**Source material**
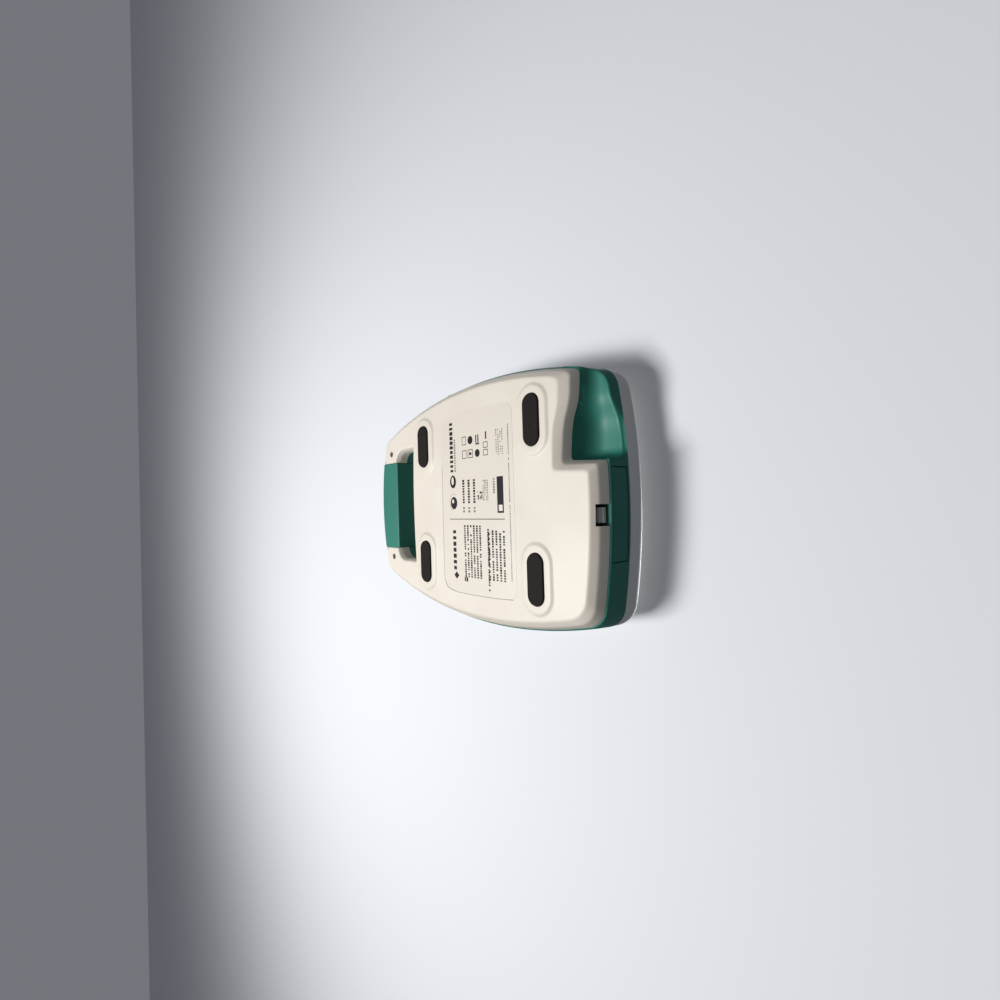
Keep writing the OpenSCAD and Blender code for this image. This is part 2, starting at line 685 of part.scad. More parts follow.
// ---- printer ----
module gear(teeth, x0, x1, y, z, bore, turn) {
  pitch = gear_m * teeth / 2;
  root = pitch - 1.15 * gear_m;
  tip = pitch + 0.85 * gear_m;
  half = 0.9 * gear_m;
  translate([x0, y, z]) rotate([0, 90, 0]) difference() {
    union() {
      cylinder(r = root, h = x1 - x0);
      for (k = [0:teeth - 1]) rotate(360 * (k + turn) / teeth) linear_extrude(x1 - x0)
        polygon([[root - 0.3, -half], [tip, -half * 0.42], [tip, half * 0.42], [root - 0.3, half]]);
    }
    translate([0, 0, -1]) cylinder(r = bore, h = x1 - x0 + 2);
  }
}
module printer_frame() {
  color([0.25, 0.26, 0.27]) difference() {
    union() {
      difference() {
        block(-bay_x, bay_x, bay_y0, bay_y1, bay_z0, 57);
        block(-bay_x + 2, bay_x - 2, bay_y0 + 1.5, bay_y1 - 1.5, bay_z0 + 1.5, 60);
      }
      for (s = [-1, 1]) block(s * (bay_x - 1) - 1, s * (bay_x - 1) + 1, 28, bay_y0 + 2, 45, 63.4);
    }
    rod_x(-40, 40, platen_y, platen_z, 2.05);
    for (s = [-1, 1]) {
      rod_x(s > 0 ? 30 : -34, s > 0 ? 34 : -30, roll_y, roll_z, 2.1);
      block(s > 0 ? 30 : -34, s > 0 ? 34 : -30, roll_y - 2.1, roll_y + 2.1, roll_z, 60);
    }
    rod_x(20, 40, motor_y, motor_z, 1.6);
  }
}
module print_head() {
  color(steel) block(-28, 28, platen_y + platen_r + 0.1, platen_y + platen_r + 2.4, 50, 57);
}
module tear_bar() {
  color(steel) block(-door_half_w - door_gap, door_half_w + door_gap, door_mouth_y, door_mouth_y + 1.2,
    65.6, case_h - 0.2);
}
module platen_roller() {
  color(dark) {
    rod_x(-28.5, 28.5, platen_y, platen_z, platen_r);
    rod_x(-33.5, gear_x1 + 0.2, platen_y, platen_z, 2);
  }
}
module platen_gear() {
  color([0.9, 0.9, 0.85]) gear(platen_teeth, gear_x0, gear_x1, platen_y, platen_z, 2, 0);
}
module feed_motor() {
  color(steel) rod_x(14, 30.8, motor_y, motor_z, 4);
}
module motor_pinion() {
  color([0.85, 0.7, 0.35]) {
    rod_x(30.9, gear_x0, motor_y, motor_z, 1.5);
    gear(pinion_teeth, gear_x0, gear_x1, motor_y, motor_z, 0.2, 0.5);
  }
}
module paper_roll() {
  color([0.96, 0.96, 0.94]) difference() {
    rod_x(-paper_w / 2, paper_w / 2, roll_y, roll_z, roll_r);
    rod_x(-40, 40, roll_y, roll_z, core_r + 0.05);
  }
}
module roll_core() {
  color([0.6, 0.6, 0.6]) {
    rod_x(-paper_w / 2, paper_w / 2, roll_y, roll_z, core_r);
    rod_x(-32.6, 32.6, roll_y, roll_z, 2);
  }
}
module printer_door() {
  color(off_white) difference() {
    union() {
      block(-door_half_w, door_half_w, door_y0, hinge_y - 3.2, case_h - 2.2, case_h);
      for (s = [-1, 1]) {
        rod_x(s * door_arm_x - 2, s * door_arm_x + 2, hinge_y, hinge_z, 2.2);
        block(s * door_arm_x - 2, s * door_arm_x + 2, hinge_y - 6, hinge_y, hinge_z - 1, hinge_z + 1);
        block(s * door_arm_x - 2, s * door_arm_x + 2, hinge_y - 6, hinge_y - 3, hinge_z - 1, case_h - 2);
      }
    }
    rod_x(-40, 40, hinge_y, hinge_z, pin_r + 0.05);
  }
}
module door_pins() {
  color(steel) for (s = [-1, 1]) rod_x(s > 0 ? 29.4 : -39, s > 0 ? 39 : -29.4, hinge_y, hinge_z, pin_r - 0.02);
}

rear_shell();
middle_band();
front_shell();
probe_cradle();
lower_seal();
upper_seal();
handle_grip();
handle_core();
handle_screws();
rubber_feet();
case_screws();
rating_label();
battery_bay();
battery_cap();
battery_pack();
battery_rails();
battery_cells();
battery_contacts();
battery_latch();
latch_pin();
main_board();
board_chips();
board_screws();
ultrasound_board();
ultrasound_chips();
ultrasound_screws();
probe_socket();
socket_nut();
usb_port();
speaker();
speaker_grille();
display_window();
display_gasket();
display_module();
display_ribbon();
keypad_overlay();
keypad_board();
key_domes();
soft_key_1();
soft_key_2();
soft_key_3();
soft_key_4();
power_key();
scan_key();
print_key();
printer_frame();
print_head();
tear_bar();
platen_roller();
platen_gear();
feed_motor();
motor_pinion();
paper_roll();
roll_core();
printer_door();
door_pins();
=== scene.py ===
import json
import math
import bpy
import bmesh
import numpy as np
from mathutils import Matrix, Vector
from mathutils.geometry import delaunay_2d_cdt


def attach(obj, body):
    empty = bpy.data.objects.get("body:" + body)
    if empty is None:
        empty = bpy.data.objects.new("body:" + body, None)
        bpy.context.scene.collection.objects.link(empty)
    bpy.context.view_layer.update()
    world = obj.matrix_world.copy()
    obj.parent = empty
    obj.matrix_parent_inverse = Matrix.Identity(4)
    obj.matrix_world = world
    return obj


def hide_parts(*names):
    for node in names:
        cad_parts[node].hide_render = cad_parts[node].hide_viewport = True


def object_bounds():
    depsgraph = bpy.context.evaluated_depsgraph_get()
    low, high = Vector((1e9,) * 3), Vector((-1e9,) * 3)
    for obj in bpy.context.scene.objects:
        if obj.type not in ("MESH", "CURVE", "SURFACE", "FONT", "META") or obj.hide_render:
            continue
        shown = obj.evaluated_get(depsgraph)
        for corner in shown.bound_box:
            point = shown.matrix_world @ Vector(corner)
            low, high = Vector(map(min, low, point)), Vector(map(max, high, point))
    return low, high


# Lengths in the dictionaries are millimetres in the object's own frame:
# +Y towards the handle, +Z through the screen, feet standing at z = 0.
mm = 0.001
# points nearer than this are made one point
weldGap = 0.004

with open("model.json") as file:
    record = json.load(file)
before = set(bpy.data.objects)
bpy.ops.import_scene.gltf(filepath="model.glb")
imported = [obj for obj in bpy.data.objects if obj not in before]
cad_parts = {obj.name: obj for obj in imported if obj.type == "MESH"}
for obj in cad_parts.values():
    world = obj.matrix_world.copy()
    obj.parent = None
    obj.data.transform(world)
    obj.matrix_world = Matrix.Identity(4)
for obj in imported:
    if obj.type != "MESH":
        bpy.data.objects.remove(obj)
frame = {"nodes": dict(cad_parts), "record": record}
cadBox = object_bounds()
print("frame loaded:", len(frame["nodes"]), "nodes")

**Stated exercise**
Write out the full listing exactly as given.

**Solved problem**
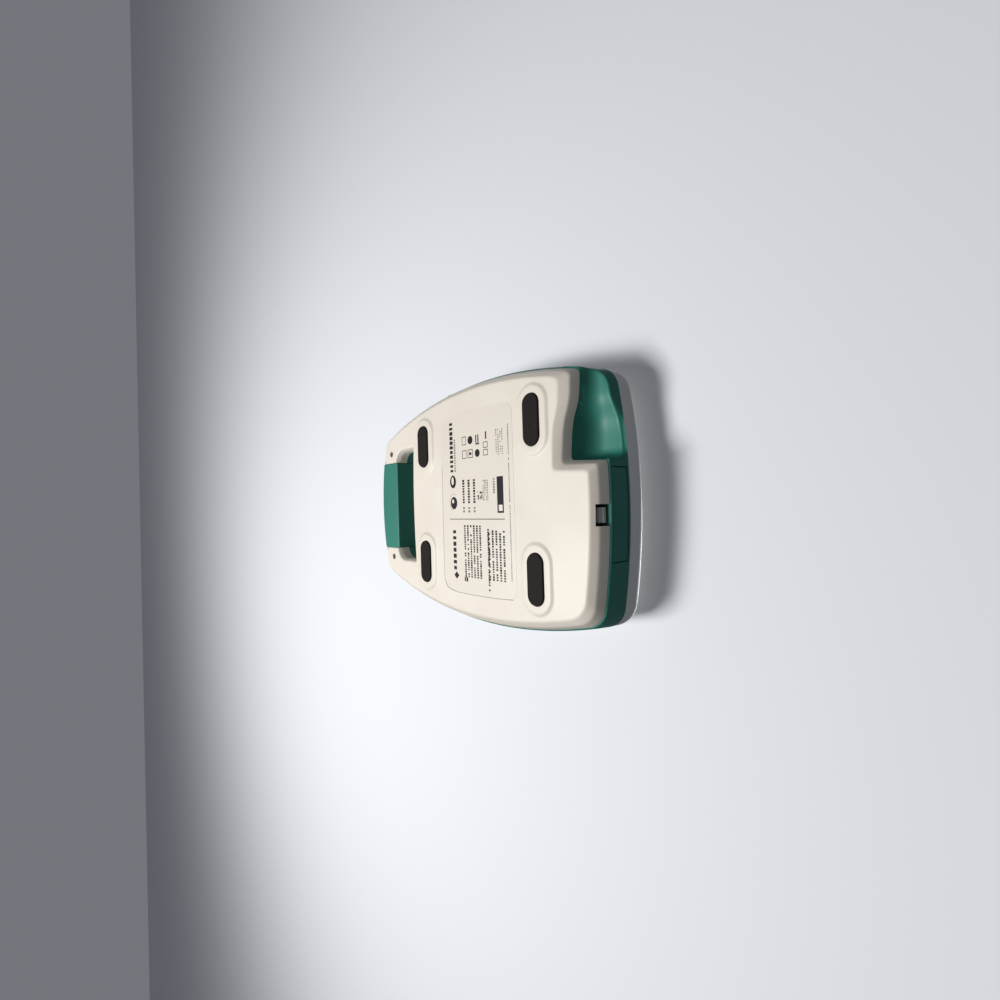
Keep writing the OpenSCAD and Blender code for this image. This is part 2, starting at line 685 of part.scad. More parts follow.
// ---- printer ----
module gear(teeth, x0, x1, y, z, bore, turn) {
  pitch = gear_m * teeth / 2;
  root = pitch - 1.15 * gear_m;
  tip = pitch + 0.85 * gear_m;
  half = 0.9 * gear_m;
  translate([x0, y, z]) rotate([0, 90, 0]) difference() {
    union() {
      cylinder(r = root, h = x1 - x0);
      for (k = [0:teeth - 1]) rotate(360 * (k + turn) / teeth) linear_extrude(x1 - x0)
        polygon([[root - 0.3, -half], [tip, -half * 0.42], [tip, half * 0.42], [root - 0.3, half]]);
    }
    translate([0, 0, -1]) cylinder(r = bore, h = x1 - x0 + 2);
  }
}
module printer_frame() {
  color([0.25, 0.26, 0.27]) difference() {
    union() {
      difference() {
        block(-bay_x, bay_x, bay_y0, bay_y1, bay_z0, 57);
        block(-bay_x + 2, bay_x - 2, bay_y0 + 1.5, bay_y1 - 1.5, bay_z0 + 1.5, 60);
      }
      for (s = [-1, 1]) block(s * (bay_x - 1) - 1, s * (bay_x - 1) + 1, 28, bay_y0 + 2, 45, 63.4);
    }
    rod_x(-40, 40, platen_y, platen_z, 2.05);
    for (s = [-1, 1]) {
      rod_x(s > 0 ? 30 : -34, s > 0 ? 34 : -30, roll_y, roll_z, 2.1);
      block(s > 0 ? 30 : -34, s > 0 ? 34 : -30, roll_y - 2.1, roll_y + 2.1, roll_z, 60);
    }
    rod_x(20, 40, motor_y, motor_z, 1.6);
  }
}
module print_head() {
  color(steel) block(-28, 28, platen_y + platen_r + 0.1, platen_y + platen_r + 2.4, 50, 57);
}
module tear_bar() {
  color(steel) block(-door_half_w - door_gap, door_half_w + door_gap, door_mouth_y, door_mouth_y + 1.2,
    65.6, case_h - 0.2);
}
module platen_roller() {
  color(dark) {
    rod_x(-28.5, 28.5, platen_y, platen_z, platen_r);
    rod_x(-33.5, gear_x1 + 0.2, platen_y, platen_z, 2);
  }
}
module platen_gear() {
  color([0.9, 0.9, 0.85]) gear(platen_teeth, gear_x0, gear_x1, platen_y, platen_z, 2, 0);
}
module feed_motor() {
  color(steel) rod_x(14, 30.8, motor_y, motor_z, 4);
}
module motor_pinion() {
  color([0.85, 0.7, 0.35]) {
    rod_x(30.9, gear_x0, motor_y, motor_z, 1.5);
    gear(pinion_teeth, gear_x0, gear_x1, motor_y, motor_z, 0.2, 0.5);
  }
}
module paper_roll() {
  color([0.96, 0.96, 0.94]) difference() {
    rod_x(-paper_w / 2, paper_w / 2, roll_y, roll_z, roll_r);
    rod_x(-40, 40, roll_y, roll_z, core_r + 0.05);
  }
}
module roll_core() {
  color([0.6, 0.6, 0.6]) {
    rod_x(-paper_w / 2, paper_w / 2, roll_y, roll_z, core_r);
    rod_x(-32.6, 32.6, roll_y, roll_z, 2);
  }
}
module printer_door() {
  color(off_white) difference() {
    union() {
      block(-door_half_w, door_half_w, door_y0, hinge_y - 3.2, case_h - 2.2, case_h);
      for (s = [-1, 1]) {
        rod_x(s * door_arm_x - 2, s * door_arm_x + 2, hinge_y, hinge_z, 2.2);
        block(s * door_arm_x - 2, s * door_arm_x + 2, hinge_y - 6, hinge_y, hinge_z - 1, hinge_z + 1);
        block(s * door_arm_x - 2, s * door_arm_x + 2, hinge_y - 6, hinge_y - 3, hinge_z - 1, case_h - 2);
      }
    }
    rod_x(-40, 40, hinge_y, hinge_z, pin_r + 0.05);
  }
}
module door_pins() {
  color(steel) for (s = [-1, 1]) rod_x(s > 0 ? 29.4 : -39, s > 0 ? 39 : -29.4, hinge_y, hinge_z, pin_r - 0.02);
}

rear_shell();
middle_band();
front_shell();
probe_cradle();
lower_seal();
upper_seal();
handle_grip();
handle_core();
handle_screws();
rubber_feet();
case_screws();
rating_label();
battery_bay();
battery_cap();
battery_pack();
battery_rails();
battery_cells();
battery_contacts();
battery_latch();
latch_pin();
main_board();
board_chips();
board_screws();
ultrasound_board();
ultrasound_chips();
ultrasound_screws();
probe_socket();
socket_nut();
usb_port();
speaker();
speaker_grille();
display_window();
display_gasket();
display_module();
display_ribbon();
keypad_overlay();
keypad_board();
key_domes();
soft_key_1();
soft_key_2();
soft_key_3();
soft_key_4();
power_key();
scan_key();
print_key();
printer_frame();
print_head();
tear_bar();
platen_roller();
platen_gear();
feed_motor();
motor_pinion();
paper_roll();
roll_core();
printer_door();
door_pins();
=== scene.py ===
import json
import math
import bpy
import bmesh
import numpy as np
from mathutils import Matrix, Vector
from mathutils.geometry import delaunay_2d_cdt


def attach(obj, body):
    empty = bpy.data.objects.get("body:" + body)
    if empty is None:
        empty = bpy.data.objects.new("body:" + body, None)
        bpy.context.scene.collection.objects.link(empty)
    bpy.context.view_layer.update()
    world = obj.matrix_world.copy()
    obj.parent = empty
    obj.matrix_parent_inverse = Matrix.Identity(4)
    obj.matrix_world = world
    return obj


def hide_parts(*names):
    for node in names:
        cad_parts[node].hide_render = cad_parts[node].hide_viewport = True


def object_bounds():
    depsgraph = bpy.context.evaluated_depsgraph_get()
    low, high = Vector((1e9,) * 3), Vector((-1e9,) * 3)
    for obj in bpy.context.scene.objects:
        if obj.type not in ("MESH", "CURVE", "SURFACE", "FONT", "META") or obj.hide_render:
            continue
        shown = obj.evaluated_get(depsgraph)
        for corner in shown.bound_box:
            point = shown.matrix_world @ Vector(corner)
            low, high = Vector(map(min, low, point)), Vector(map(max, high, point))
    return low, high


# Lengths in the dictionaries are millimetres in the object's own frame:
# +Y towards the handle, +Z through the screen, feet standing at z = 0.
mm = 0.001
# points nearer than this are made one point
weldGap = 0.004

with open("model.json") as file:
    record = json.load(file)
before = set(bpy.data.objects)
bpy.ops.import_scene.gltf(filepath="model.glb")
imported = [obj for obj in bpy.data.objects if obj not in before]
cad_parts = {obj.name: obj for obj in imported if obj.type == "MESH"}
for obj in cad_parts.values():
    world = obj.matrix_world.copy()
    obj.parent = None
    obj.data.transform(world)
    obj.matrix_world = Matrix.Identity(4)
for obj in imported:
    if obj.type != "MESH":
        bpy.data.objects.remove(obj)
frame = {"nodes": dict(cad_parts), "record": record}
cadBox = object_bounds()
print("frame loaded:", len(frame["nodes"]), "nodes")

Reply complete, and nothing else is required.